=== DATA SECTION ===
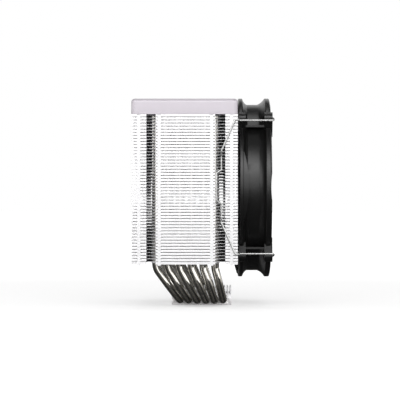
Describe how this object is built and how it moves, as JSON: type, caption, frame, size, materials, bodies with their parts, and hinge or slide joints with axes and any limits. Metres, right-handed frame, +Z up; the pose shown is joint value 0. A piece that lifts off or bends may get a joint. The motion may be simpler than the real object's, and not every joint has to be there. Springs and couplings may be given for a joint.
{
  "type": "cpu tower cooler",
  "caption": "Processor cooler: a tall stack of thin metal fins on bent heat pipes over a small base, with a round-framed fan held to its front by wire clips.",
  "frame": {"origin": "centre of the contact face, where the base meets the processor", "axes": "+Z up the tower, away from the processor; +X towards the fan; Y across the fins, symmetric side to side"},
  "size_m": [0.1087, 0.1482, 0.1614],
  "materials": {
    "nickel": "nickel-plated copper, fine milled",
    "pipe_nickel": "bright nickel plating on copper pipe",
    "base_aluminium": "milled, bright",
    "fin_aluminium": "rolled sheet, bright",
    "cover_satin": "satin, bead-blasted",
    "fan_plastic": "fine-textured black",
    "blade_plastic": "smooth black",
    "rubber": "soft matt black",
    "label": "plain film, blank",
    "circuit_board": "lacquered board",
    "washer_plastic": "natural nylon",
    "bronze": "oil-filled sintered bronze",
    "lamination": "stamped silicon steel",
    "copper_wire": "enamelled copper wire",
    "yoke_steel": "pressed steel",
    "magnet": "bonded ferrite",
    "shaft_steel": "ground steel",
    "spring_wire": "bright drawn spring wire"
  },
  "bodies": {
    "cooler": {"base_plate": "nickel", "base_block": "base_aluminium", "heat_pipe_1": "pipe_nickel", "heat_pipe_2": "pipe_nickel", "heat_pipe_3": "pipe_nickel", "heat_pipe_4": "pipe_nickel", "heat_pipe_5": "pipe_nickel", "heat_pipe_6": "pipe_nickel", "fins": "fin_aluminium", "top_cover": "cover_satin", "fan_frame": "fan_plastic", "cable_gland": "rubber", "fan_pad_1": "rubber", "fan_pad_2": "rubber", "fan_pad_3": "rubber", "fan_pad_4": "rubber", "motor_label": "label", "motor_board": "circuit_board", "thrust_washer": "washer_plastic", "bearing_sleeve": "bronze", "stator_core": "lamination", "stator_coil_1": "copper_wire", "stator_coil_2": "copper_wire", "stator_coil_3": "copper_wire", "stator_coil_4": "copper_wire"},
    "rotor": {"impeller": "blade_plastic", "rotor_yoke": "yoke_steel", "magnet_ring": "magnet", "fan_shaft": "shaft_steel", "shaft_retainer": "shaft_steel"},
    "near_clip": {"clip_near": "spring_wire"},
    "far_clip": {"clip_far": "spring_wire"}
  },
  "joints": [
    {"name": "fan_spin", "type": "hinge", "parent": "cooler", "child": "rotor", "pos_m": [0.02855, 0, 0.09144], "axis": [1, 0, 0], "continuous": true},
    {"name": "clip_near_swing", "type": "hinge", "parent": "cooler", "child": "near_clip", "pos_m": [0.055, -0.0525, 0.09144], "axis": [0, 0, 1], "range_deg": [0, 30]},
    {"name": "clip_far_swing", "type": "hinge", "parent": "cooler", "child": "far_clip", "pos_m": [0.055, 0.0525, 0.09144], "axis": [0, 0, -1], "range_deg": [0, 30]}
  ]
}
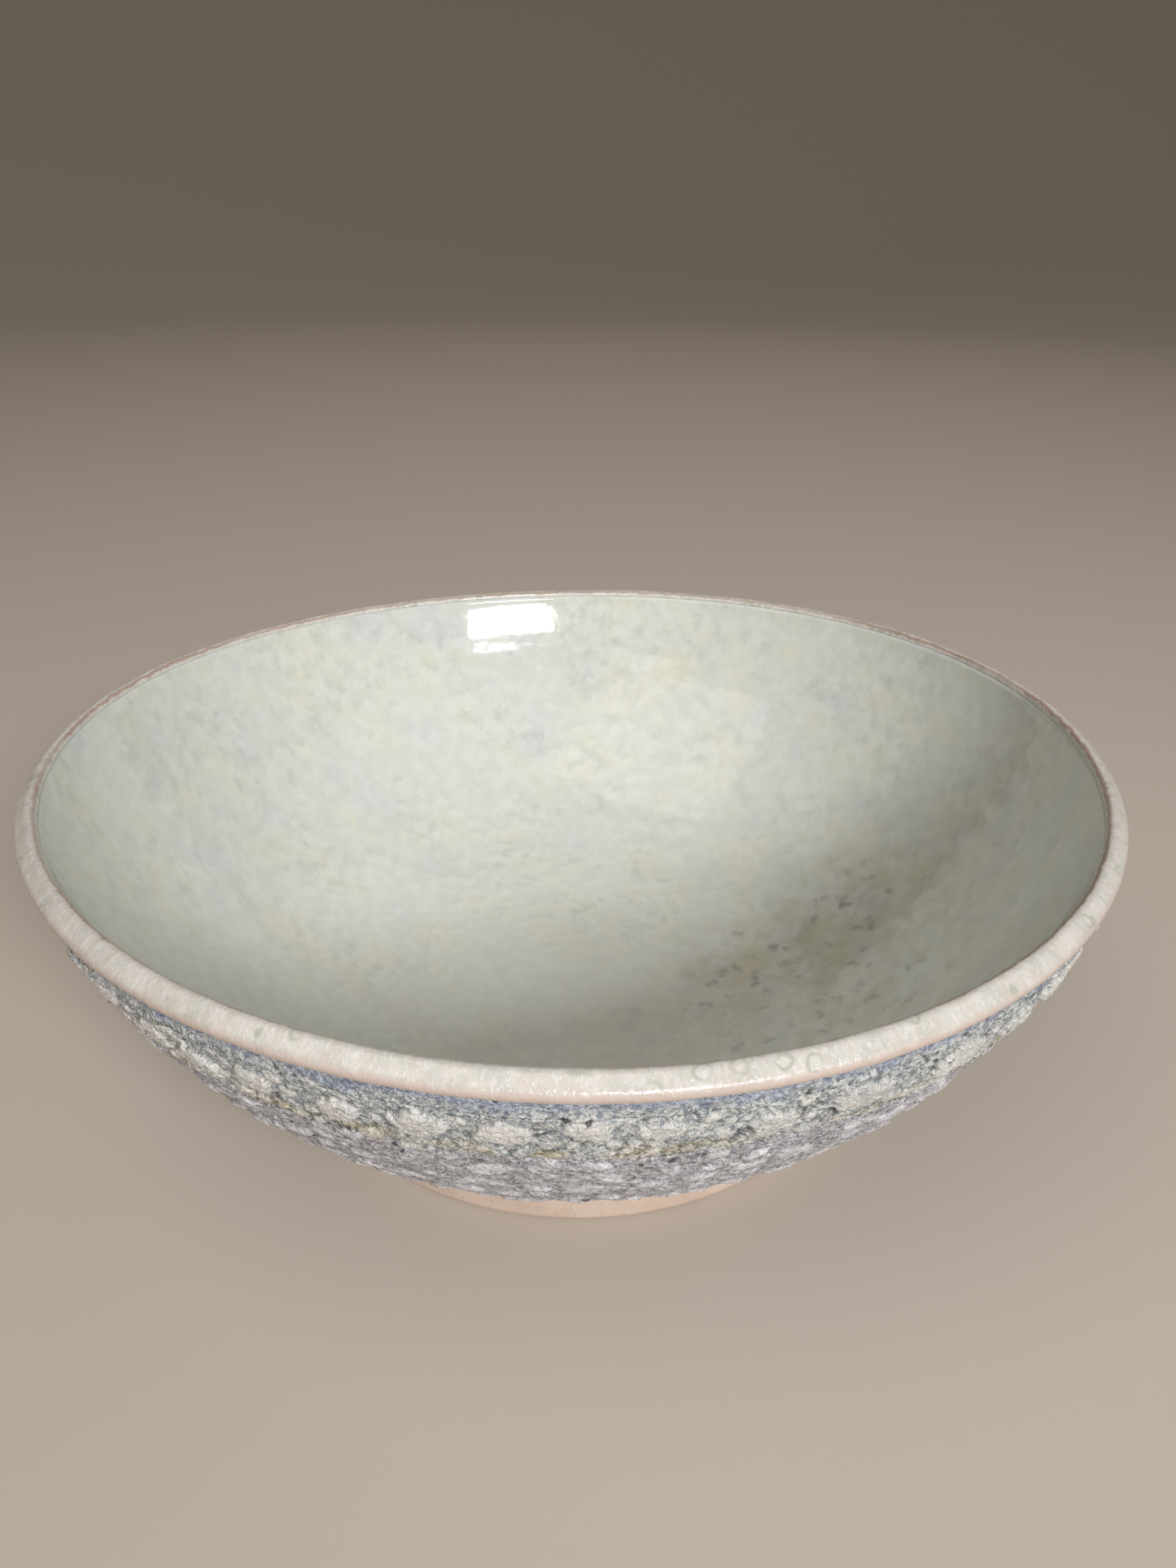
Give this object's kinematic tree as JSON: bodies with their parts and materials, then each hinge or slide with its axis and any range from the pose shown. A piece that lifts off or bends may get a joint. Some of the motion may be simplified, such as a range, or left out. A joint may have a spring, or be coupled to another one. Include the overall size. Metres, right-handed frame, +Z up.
===
SET PROBLEM. Filter the listing for the word "slide" and copy every line that holds it.

FINAL ANSWER.
Describe how this object is built and how it moves, as JSON: type, caption, frame, size, materials, bodies with their parts, and hinge or slide joints with axes and any limits. Metres, right-handed frame, +Z up; the pose shown is joint value 0. A piece that lifts off or bends may get a joint. The motion may be simpler than the real object's, and not every joint has to be there. Springs and couplings may be given for a joint.
Give this object's kinematic tree as JSON: bodies with their parts and materials, then each hinge or slide with its axis and any range from the pose shown. A piece that lifts off or bends may get a joint. Some of the motion may be simplified, such as a range, or left out. A joint may have a spring, or be coupled to another one. Include the overall size. Metres, right-handed frame, +Z up.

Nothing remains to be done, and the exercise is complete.